Dal punto di vista salariale sembra essere il dottorato la chiave per le retribuzioni più alte, in una percentuale decisamente maggiore al diploma di specializzazione. I possessori della sola laurea triennale sono, invece, anche quelli che mediamente hanno retribuzioni più basse. Per quanto riguarda i contratti, crescono quelli a tempo indeterminato: nel 2024 sono il 30,1% rispetto al 16% del 2014, mentre l'11% sono a tempo determinato (rispetto al 14% del 2014). Il 58,9% degli archeologi è invece un libero professionista (contro il 43% del 2014): nello specifico, il 52% lavora con la partita Iva (il 31,9% dei quali da più di dieci anni), il 5,4% lavora da collaboratore senza partita Iva. Infine, il 22% è dipendente di un'amministrazione pubblica, il 17,9% dipendente nel settore privato. Solo il 2,6% infatti si dichiara disoccupato, contro il 28% del 2014. Nel complesso, la professione appare quindi decisamente più stabile di dieci anni fa, elemento che contribuisce più di ogni altro alla lettura positiva della situazione attuale, una circostanza che sembra aver inciso positivamente sulla qualità della vita dei professionisti, meno soli di dieci anni fa e più propensi a mettere su famiglia (il 33,15% dichiara di avere figli, rispetto al 19% del 2014).

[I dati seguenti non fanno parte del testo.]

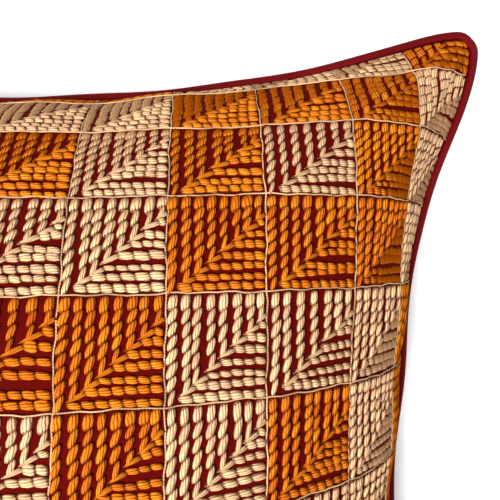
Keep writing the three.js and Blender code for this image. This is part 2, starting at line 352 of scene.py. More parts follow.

Dati decisamente più negativi sono invece quelli che emergono sul tema delle molestie sul lavoro, con più di un archeologo su cinque che dichiara di averne subite. Anche qui pesa il divario di genere: sono infatti per lo più donne le professioniste che riferiscono di molestie. Nel 60% dei casi si tratta di episodi che causano stress e ansia sul luogo di lavoro, ma solo il 27% denuncia.